Sterling has been rallying intermittently as and when developments in the Brexit negotiation process occur. This would suggest that the market will respond positively should the UK reach a Brexit deal and Sterling will strengthen as a result. Lucian Cook, Head of UK Residential Research at Savills, says that some buyers “are sensing a market that could be at, or close to, its bottom”.
Tom Bill, Head of London Residential Research at Knight Frank says that political uncertainty has affected sentiment over the last 5 years. “However, high-value sales are increasing, as high net- worth individuals target London and take advantage of the weak pound. There were 16 transactions above £30 million in the year to May 2019 compared to 11 over the previous 12 months. Furthermore, pent-up demand remains strong. The ratio of new prospective buyers to new sales listings above £10 million climbed to 6.5 in the third quarter of 2019, the highest figure since the final quarter of 2016,” says Bill in Knight Frank’s Super Prime Market Insight 2019.
Malim of Savills agrees; by considering the model that supply and demand affects the underlying price, it is significant for investors that new buyer registrations for central London properties over £1m were up 36% during the first quarter of 2019. “In other words, there is an increase in demand. That hasn’t yet translated into increased market activity, which has been attributed to buyers adopting a ‘wait-and-see’ approach until the outcome of Brexit negotiations becomes clearer. However, once that clarity is in place over Brexit, the latent demand from those adopting a watching brief, could drive an increase in transactions.
Even if transactions, and in turn price, do not increase in the short-term there are still many reasons for optimism for London investment. London is home to many of the world’s most highly regarded universities, medical schools and business institutions, as well as world-class leisure, culture and entertainment. It continues to be a global leader across many sectors and remains the number one worldwide city for cross border investment into real estate. London’s place at the forefront of global investment isn’t likely to change anytime soon,” says Malim.

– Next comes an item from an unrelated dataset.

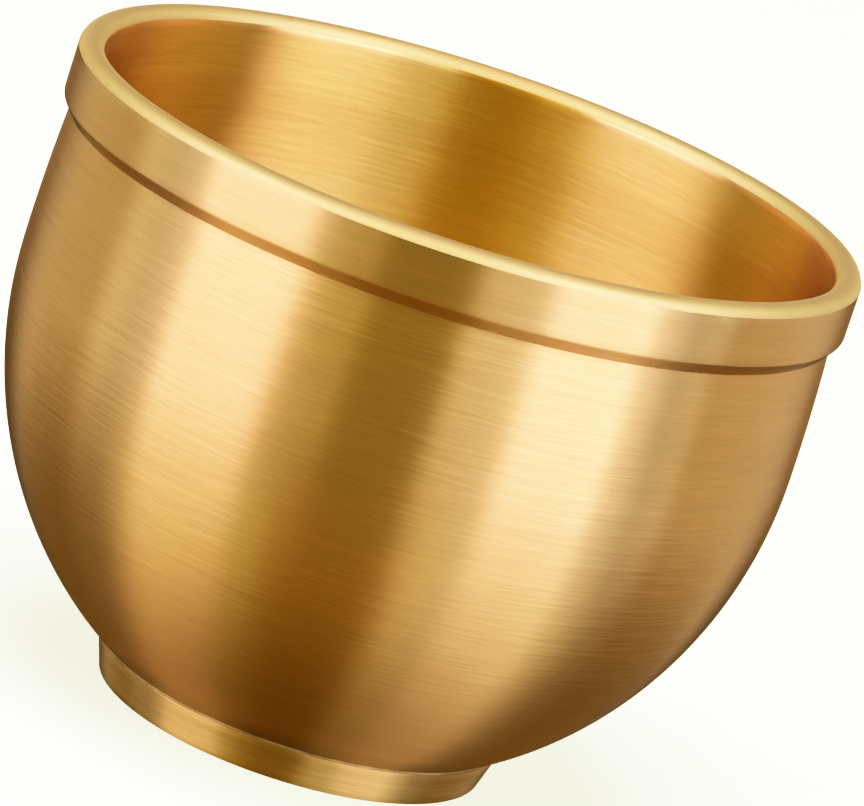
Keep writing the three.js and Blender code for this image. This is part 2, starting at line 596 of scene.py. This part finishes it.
def brushing_group():
    """The relief and the tone of brushed brass. Depths are in metres, spreads are shares."""
    group, source, target = new_group(
        "brushing",
        {
            "Fine Depth": "NodeSocketFloat",
            "Coarse Depth": "NodeSocketFloat",
            "Streak Depth": "NodeSocketFloat",
            "Tone Spread": "NodeSocketFloat",
        },
        {"Height": "NodeSocketFloat", "Tone": "NodeSocketFloat"},
    )
    marks = turning_marks_group()
    fine = place_marks(group, marks, *FINE_MARKS)
    coarse = place_marks(group, marks, *COARSE_MARKS)
    streaks = place_marks(group, marks, *STREAKS)
    height = math_node(group, "MULTIPLY", fine, source.outputs["Fine Depth"])
    height = math_node(group, "MULTIPLY_ADD", coarse, source.outputs["Coarse Depth"], height)
    height = math_node(group, "MULTIPLY_ADD", streaks, source.outputs["Streak Depth"], height)
    link(group, height, target.inputs["Height"])
    mean_of_three = 1.5
    together = math_node(group, "ADD", math_node(group, "ADD", fine, coarse), streaks)
    off_mean = math_node(group, "SUBTRACT", together, mean_of_three)
    spread = math_node(group, "MULTIPLY", off_mean, source.outputs["Tone Spread"])
    link(group, math_node(group, "ADD", spread, 1), target.inputs["Tone"])
    return group


def tarnish_group():
    """Where the brass has dulled in soft patches, from 0 to 1."""
    group, source, target = new_group(
        "tarnish",
        {"Amount": "NodeSocketFloat"},
        {"Mask": "NodeSocketFloat"},
    )
    least_share, speck_share = 0.6, 0.5
    patches = smooth_range(group, cloud(group, *TARNISH_PATCHES), 0.38, 0.72)
    specks = smooth_range(group, cloud(group, *TARNISH_SPECKS), 0.5, 0.75)
    share = math_node(group, "MULTIPLY_ADD", specks, speck_share, least_share)
    both = math_node(group, "MULTIPLY", patches, share)
    link(group, math_node(group, "MULTIPLY", both, source.outputs["Amount"]), target.inputs["Mask"])
    return group


def wear_and_edge_highlight_group():
    """1 on edges that handling has rubbed smooth, where a lighter colour also paints a highlight, broken
    up by a fine noise.
    """
    group, source, target = new_group(
        "wear_and_edge_highlight",
        {"Amount": "NodeSocketFloat"},
        {"Mask": "NodeSocketFloat"},
    )
    least_share, broken_share = 0.5, 0.5
    bend = group.nodes.new("ShaderNodeNewGeometry").outputs["Pointiness"]
    edge = smooth_range(group, bend, 0.515, 0.57)
    broken = smooth_range(group, cloud(group, *WEAR_AND_HIGHLIGHT_BREAKS), 0.3, 0.6)
    share = math_node(group, "MULTIPLY_ADD", broken, broken_share, least_share)
    worn_and_highlit = math_node(group, "MULTIPLY", edge, share)
    link(group, math_node(group, "MULTIPLY", worn_and_highlit, source.outputs["Amount"]), target.inputs["Mask"])
    return group


def nicks_group():
    """Small dents, sparse and unevenly spaced.

    Spacing is cells per metre, and Size is a dent's radius in cells. Few cells hold a dent.
    """
    group, source, target = new_group(
        "nicks",
        {"Spacing": "NodeSocketFloat", "Size": "NodeSocketFloat"},
        {"Mask": "NodeSocketFloat"},
    )
    cells = group.nodes.new("ShaderNodeTexVoronoi")
    link(group, group.nodes.new("ShaderNodeTexCoord").outputs["Object"], cells.inputs["Vector"])
    link(group, source.outputs["Spacing"], cells.inputs["Scale"])
    dent = smooth_range(group, cells.outputs["Distance"], source.outputs["Size"], 0.0)
    pick = group.nodes.new("ShaderNodeSeparateColor")
    link(group, cells.outputs["Color"], pick.inputs[0])
    chosen = math_node(group, "GREATER_THAN", pick.outputs[0], NICK_RARITY)
    link(group, math_node(group, "MULTIPLY", dent, chosen), target.inputs["Mask"])
    return group


def mix_colours(tree, share, first, second):
    """The first colour where share is 0, the second where it is 1."""
    colour_a, colour_b, colour_result = 6, 7, 2
    node = tree.nodes.new("ShaderNodeMix")
    node.data_type = "RGBA"
    link(tree, share, node.inputs[0])
    for socket, colour in ((node.inputs[colour_a], first), (node.inputs[colour_b], second)):
        if isinstance(colour, tuple):
            socket.default_value = (*colour, 1)
        else:
            link(tree, colour, socket)
    return node.outputs[colour_result]


def place_group(tree, group, output, **values):
    """Places a group with its own values, and gives back the output asked for and the node."""
    node = tree.nodes.new("ShaderNodeGroup")
    node.node_tree = group
    for socket, value in values.items():
        node.inputs[socket.replace("_", " ").title()].default_value = value
    return node.outputs[output], node


def painted_foot_shade_mask(tree, low, high):
    """Painted shade on the cup's wall just above the seam of the foot, darkest at the seam and fading out
    upwards.
    """
    split = tree.nodes.new("ShaderNodeSeparateXYZ")
    link(tree, tree.nodes.new("ShaderNodeTexCoord").outputs["Object"], split.inputs[0])
    ragged = cloud(tree, *FOOT_SHADE_RAGGEDNESS)
    height = math_node(tree, "MULTIPLY_ADD", ragged, FOOT_SHADE_WANDER, split.outputs["Z"])
    return math_node(tree, "MULTIPLY", smooth_range(tree, height, high, low), FOOT_SHADE_SHARE)


def brass(name, groups, finish):
    """Brushed brass. The lines run round the piece, so a highlight is drawn out up and down."""
    material = bpy.data.materials.new(name)
    material.use_nodes = True
    tree = material.node_tree
    shader = tree.nodes["Principled BSDF"]
    shader.inputs["Metallic"].default_value = 1
    shader.inputs["Anisotropic"].default_value = finish["anisotropy"]
    shader.inputs["Anisotropic Rotation"].default_value = ALONG_THE_LINES
    tangent = tree.nodes.new("ShaderNodeTangent")
    tangent.direction_type = "RADIAL"
    tangent.axis = "Z"
    link(tree, tangent.outputs[0], shader.inputs["Tangent"])

    tone, brushing = place_group(
        tree,
        groups["brushing"],
        "Tone",
        fine_depth=finish["fine_depth"],
        coarse_depth=finish["coarse_depth"],
        streak_depth=finish["streak_depth"],
        tone_spread=finish["tone_spread"],
    )
    tarnish, _ = place_group(tree, groups["tarnish"], "Mask", amount=finish["tarnish"])
    wear_and_highlight, _ = place_group(tree, groups["wear_and_edge_highlight"], "Mask", amount=finish["wear_and_edge_highlight"])
    nick, _ = place_group(tree, groups["nicks"], "Mask", spacing=NICK_SPACING, size=NICK_SIZE)

    colour = mix_colours(tree, tarnish, finish["colour"], finish["tarnished"])
    # Rubbed edges take a lighter colour, which also paints a highlight along them.
    colour = mix_colours(tree, wear_and_highlight, colour, finish["polished_and_highlit"])
    # Painted shade darkens the cup's wall above the seam of the foot.
    if "corner" in finish:
        colour = mix_colours(tree, painted_foot_shade_mask(tree, *finish["corner"]), colour, FOOT_SHADE_COLOUR)
    scaled = tree.nodes.new("ShaderNodeVectorMath")
    scaled.operation = "SCALE"
    link(tree, colour, scaled.inputs[0])
    link(tree, tone, scaled.inputs["Scale"])
    link(tree, scaled.outputs[0], shader.inputs["Base Color"])

    duller = math_node(tree, "MULTIPLY_ADD", tarnish, TARNISH_ROUGHENS, finish["roughness"])
    roughness = math_node(tree, "MULTIPLY_ADD", wear_and_highlight, -WEAR_SMOOTHS, duller)
    link(tree, roughness, shader.inputs["Roughness"])

    dented = math_node(tree, "MULTIPLY_ADD", nick, -NICK_DEPTH, brushing.outputs["Height"])
    bump = tree.nodes.new("ShaderNodeBump")
    bump.inputs["Strength"].default_value = 1
    bump.inputs["Distance"].default_value = 1
    link(tree, dented, bump.inputs["Height"])
    link(tree, bump.outputs[0], shader.inputs["Normal"])
    return material


# Every finish starts from brushed brass and changes what differs.
BRASS = {
    "colour": (0.86, 0.52, 0.31),
    "tarnished": (0.79, 0.5, 0.26),
    # The lighter colour of rubbed edges, which is also a painted highlight along them.
    "polished_and_highlit": (0.92, 0.66, 0.45),
    "roughness": 0.3,
    "anisotropy": 1.0,
    "fine_depth": 0.014 * MM,
    "coarse_depth": 0.04 * MM,
    "streak_depth": 0.03 * MM,
    "tone_spread": 0.12,
    "tarnish": 0.5,
    "wear_and_edge_highlight": 0.5,
}
FINISHES = {
    # The cup's outside gets painted shade above the seam of the foot.
    "cup_brass": {**BRASS, "corner": (SHOULDER_HEIGHT, SHOULDER_HEIGHT + FOOT_SHADE_HEIGHT)},
    "cup_inside_brass": {
        **BRASS,
        "colour": (0.84, 0.545, 0.27),
        "tarnished": (0.77, 0.49, 0.2),
        "roughness": 0.42,
        "streak_depth": 0.1 * MM,
        "tone_spread": 0.06,
        "tarnish": 0.8,
        "wear_and_edge_highlight": 0.1,
    },
    "rim_brass": {
        **BRASS,
        "colour": (0.86, 0.53, 0.32),
        "coarse_depth": 0.02 * MM,
        "streak_depth": 0.02 * MM,
    },
    "lip_brass": {
        **BRASS,
        "colour": (0.75, 0.545, 0.37),
        "tarnished": (0.7, 0.49, 0.3),
        "roughness": 0.6,
        "anisotropy": 0.0,
        "tone_spread": 0.08,
        "streak_depth": 0.02 * MM,
        "wear_and_edge_highlight": 0.1,
    },
    "foot_brass": {
        **BRASS,
        "colour": (0.74, 0.47, 0.26),
        "tarnished": (0.62, 0.4, 0.2),
        "roughness": 0.34,
        "tone_spread": 0.22,
        "streak_depth": 0.06 * MM,
        "wear_and_edge_highlight": 0.2,
    },
    # Solder is a dark joint, and its near-black colour also paints the shadow line where the foot meets
    # the cup.
    "solder": {
        **BRASS,
        "colour": (0.2, 0.15, 0.08),
        "tarnished": (0.16, 0.12, 0.06),
        "roughness": 0.5,
        "anisotropy": 0.3,
    },
}


# ---- Pieces ----
def make_cup(materials):
    boss_radius = FOOT_BASE_RADIUS - FOOT_WALL - SLIP_FIT
    boss_bottom = CUP_LOW.z
    neck = cup_radius(SKIRT_BOTTOM)
    mouth = neck - CUP_WALL
    outside = cup_outside()
    boss = [(0, boss_bottom), (boss_radius, boss_bottom), (boss_radius, SHOULDER_HEIGHT), outside[0]]
    top_edge = [outside[-1], (neck, CUP_HIGH.z), (mouth, CUP_HIGH.z), (mouth, SKIRT_BOTTOM)]
    outline = polyline(boss) + outside[1:-1] + polyline(top_edge)[:-1]
    for step in range(UPPER_WALL_STEPS):
        height = SKIRT_BOTTOM + (BELLY_HEIGHT - SKIRT_BOTTOM) * step / UPPER_WALL_STEPS
        outline.append((cup_radius(height) - CUP_WALL, height))
    outline += cup_inside(boss_bottom + FLOOR_THICKNESS)
    soft_edges = [
        (boss_radius, boss_bottom, BOSS_EDGE),
        (cup_radius(SHOULDER_HEIGHT), SHOULDER_HEIGHT, SHOULDER_EDGE),
    ]
    return turned("brass_cup", outline, False, soft_edges, materials, looks_inwards)


def make_band(materials):
    neck = cup_radius(SKIRT_BOTTOM)
    mouth = neck - CUP_WALL
    skirt = neck + SLIP_FIT
    crest = RIM_RADIUS - LIP_ROUND
    crease = math.sin(LIP_CREASE_ANGLE) * LIP_ROUND
    lip_centre = RIM_TOP - LIP_ROUND
    band_bottom = SKIRT_BOTTOM + COVE_HEIGHT
    under_cap = RIM_FILM_HIGH.z
    lip = arc((crest, lip_centre), LIP_ROUND, LIP_ROUND, LIP_CREASE_ANGLE, math.pi / 2)
    inner_run = crest - CREST_FLAT - mouth
    inner_rise = RIM_TOP - under_cap - INNER_LAND
    inner_centre = (mouth + inner_run, under_cap + INNER_LAND)
    inner = arc(inner_centre, inner_run, inner_rise, math.pi / 2, math.pi)
    cove_and_face = [(skirt, SKIRT_BOTTOM), (RIM_RADIUS, band_bottom), (RIM_RADIUS, lip_centre + crease)]
    rebate = [(mouth, under_cap), (skirt, under_cap), (skirt, SKIRT_BOTTOM)]
    outline = polyline(cove_and_face) + lip + inner + polyline(rebate)[:-1]
    soft_edges = [(RIM_RADIUS, band_bottom, BAND_LOWER_EDGE)]

    def is_lip(face):
        return face.calc_center_median().z > lip_centre + crease

    return turned("brass_rim_band", outline, True, soft_edges, materials, is_lip)


def make_foot(material):
    inner = FOOT_BASE_RADIUS - FOOT_WALL
    corners = [
        (inner, FOOT_LOW.z),
        (FOOT_BASE_RADIUS, FOOT_LOW.z),
        (FOOT_TOP_RADIUS, FOOT_HIGH.z),
        (inner, FOOT_HIGH.z),
        (inner, FOOT_LOW.z),
    ]
    soft_edges = [
        (FOOT_BASE_RADIUS, FOOT_LOW.z, FOOT_BASE_EDGE),
        (FOOT_TOP_RADIUS, FOOT_HIGH.z, FOOT_TOP_EDGE),
        (inner, FOOT_LOW.z, FOOT_INNER_EDGE),
    ]
    return turned("brass_foot_ring", polyline(corners)[:-1], True, soft_edges, [material])


def make_film(name, low, high, inner, outer, material):
    corners = [(inner, low.z), (outer, low.z), (outer, high.z), (inner, high.z), (inner, low.z)]
    return turned(name, polyline(corners)[:-1], True, (), [material])


def make_rim_film(material):
    """Dressed flush with the wall of the hollow."""
    inner = cup_radius(SKIRT_BOTTOM) - CUP_WALL
    outer = RIM_FILM_HIGH.x
    return make_film("rim_solder_film", RIM_FILM_LOW, RIM_FILM_HIGH, inner, outer, material)


def make_foot_film(material):
    """Dressed flush with the edge of the cup's shoulder. Its near-black solder also paints the shadow line
    where the foot meets the cup.
    """
    inner = FOOT_BASE_RADIUS - FOOT_WALL + SOLDER_SETBACK
    outer = cup_radius(SHOULDER_HEIGHT)
    return make_film("foot_solder_film", FOOT_FILM_LOW, FOOT_FILM_HIGH, inner, outer, material)


# ---- The bowl ----
add_camera()
add_world()
add_floor_light()
add_floor()
set_tone_curve()

surface_groups = {
    "brushing": brushing_group(),
    "tarnish": tarnish_group(),
    "wear_and_edge_highlight": wear_and_edge_highlight_group(),
    "nicks": nicks_group(),
}
metals = {name: brass(name, surface_groups, finish) for name, finish in FINISHES.items()}

PIECES = [
    (make_cup([metals["cup_brass"], metals["cup_inside_brass"]]), "bowl_body", "cup_brass"),
    (make_band([metals["rim_brass"], metals["lip_brass"]]), "rim_band", "rim_brass"),
    (make_foot(metals["foot_brass"]), "foot_ring", "foot_brass"),
    (make_rim_film(metals["cup_inside_brass"]), "rim_solder", "solder"),
    (make_foot_film(metals["solder"]), "foot_solder", "solder"),
]
for piece, node, slot in PIECES:
    # The pale floor isn't tinted by light off the brass.
    piece.visible_diffuse = False
    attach(piece, "root")
    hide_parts(node)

According to Savills’ Impacts research London is the world’s third most resilient city, able to withstand the many disruptive forces facing global real estate. The consultant predicts that prime central London residential property prices will recover post-Brexit, potentially increasing by 12.4% over the next 5 years.
“As companies continue to invest into London, so too are developers, who are offering increasingly attractive opportunities. Regeneration, community, sustainability and wellbeing are becoming increasingly desirable, with trending hot spots having a key focus on these elements.
When it comes to regeneration projects, the iconic Battersea Power Station has transformed an Art Deco masterpiece into a fully functioning, thriving community with a range of apartment and penthouse options. Meanwhile, the canal side Grand Union has 11 acres of public green spaces including landscaped gardens and waterside walks. It’s not all about the facilities either; location still plays a vital role, with new developments such as Triptych Bankside, near to Borough Market, Shakespeare’s Globe Theatre and The Shard as well as a number of transport hubs, holding a very attractive proposition, and Battersea Power Station set to get new underground access by 2021. These world-class residential developments are well aligned with investors who seek long-term stability and growth within London,” concludes Malim.